Und offenbar nicht nur ihn: Es folgte eine breite Diskussion – allerdings eine, die zerfaserte. Denn das wiederum ist der Nachteil solcher Debatten: Niemand moderiert sie. So flogen sexuelle Belästigung am Arbeitsplatz mit Vergewaltigung, Machtmissbrauch und Disko-Grapschern in einen Topf. Hilft also doch niemandem konkret, könnte man jetzt sagen.

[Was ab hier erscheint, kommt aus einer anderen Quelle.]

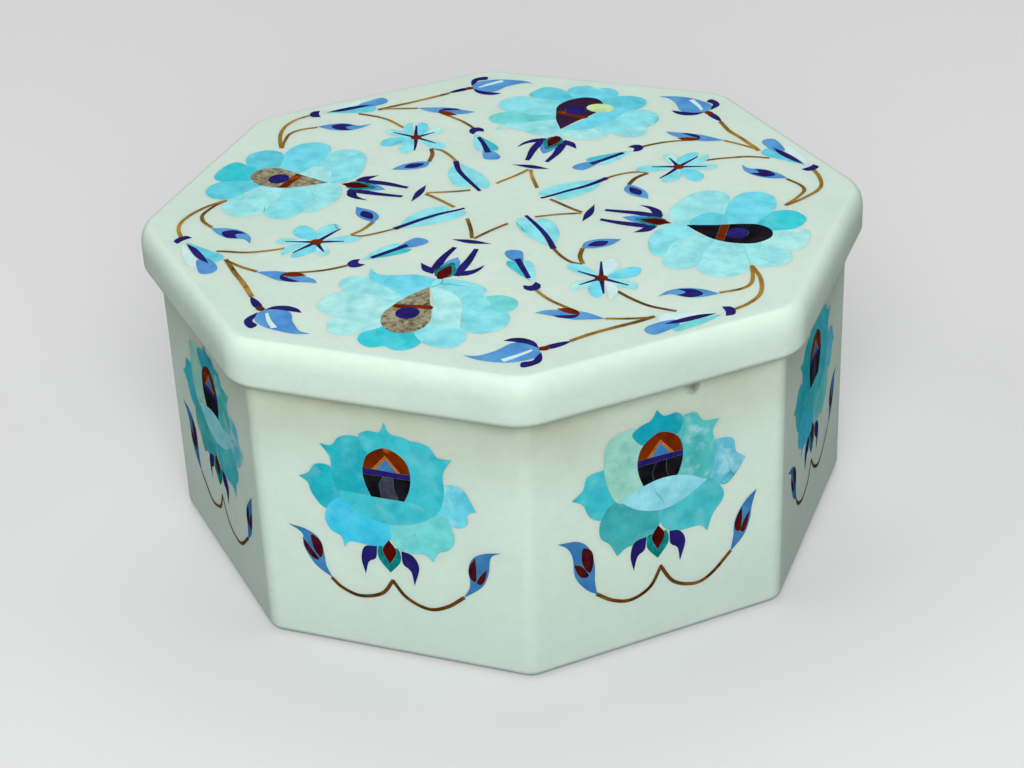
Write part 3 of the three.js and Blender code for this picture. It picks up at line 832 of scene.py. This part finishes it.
def cut_stones(field, half_joint, depth):
    """One closed solid for each stone: {piece: [(finish, vertices, faces)]}, in metres."""
    owned = defaultdict(list)
    for triangle, owner in zip(field.triangles, field.owners):
        if owner >= 0:
            owned[owner].append(triangle)
    pieces = defaultdict(list)
    for owner in sorted(owned):
        stone = field.stones[owner]
        edges = set()
        for t in owned[owner]:
            edges.update(zip(t, [*t[1:], t[0]]))
        rim = [(a, b) for a, b in sorted(edges) if (b, a) not in edges]
        inward = defaultdict(lambda: Vector((0, 0)))
        for a, b in rim:
            way = (field.points[b] - field.points[a]).normalized()
            for i in (a, b):
                inward[i] += Vector((-way.y, way.x))
        number, top, bottom = {}, [], []
        for t in owned[owner]:
            for i in t:
                if i not in number:
                    number[i] = len(number)
                    pull = inward.get(i, Vector((0, 0)))
                    pull = pull * half_joint / max(pull.length_squared, 1) if pull.length else pull
                    x, y = field.points[i] + pull
                    top.append(field.place(x, y, 0) * MM)
                    bottom.append(field.place(x, y, -depth) * MM)
        under = len(number)
        faces = [tuple(number[i] for i in t) for t in owned[owner]]
        faces += [tuple(number[i] + under for i in t[::-1]) for t in owned[owner]]
        for a, b in rim:
            a, b = number[a], number[b]
            faces.append((b, a, a + under, b + under))
        pieces[stone.piece].append((stone.finish, top + bottom, faces))
    return pieces


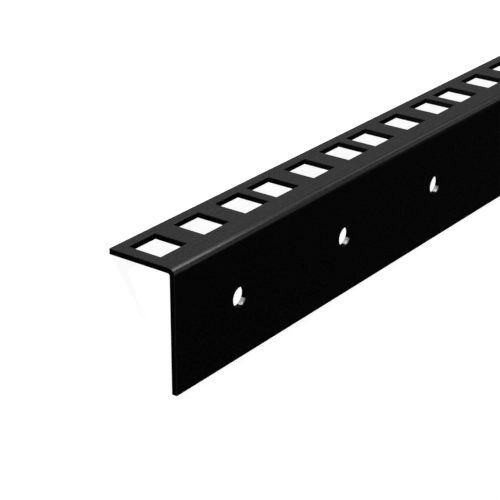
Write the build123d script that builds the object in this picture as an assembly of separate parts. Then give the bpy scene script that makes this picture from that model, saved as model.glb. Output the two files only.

Aber dafür hat sie reale Konsequenzen: Das Europaparlament debattierte, alle Medien berichteten, der Verlag Condé Nast beendete die Zusammenarbeit mit dem Modefotografen Terry Richardson, der nach Weinstein in den Fokus geriet. Insofern ist es löblich, dass Netflix die Produktion von „House of Cards“ erst einmal stoppt. Alles andere wäre auch schwer zu vermarkten.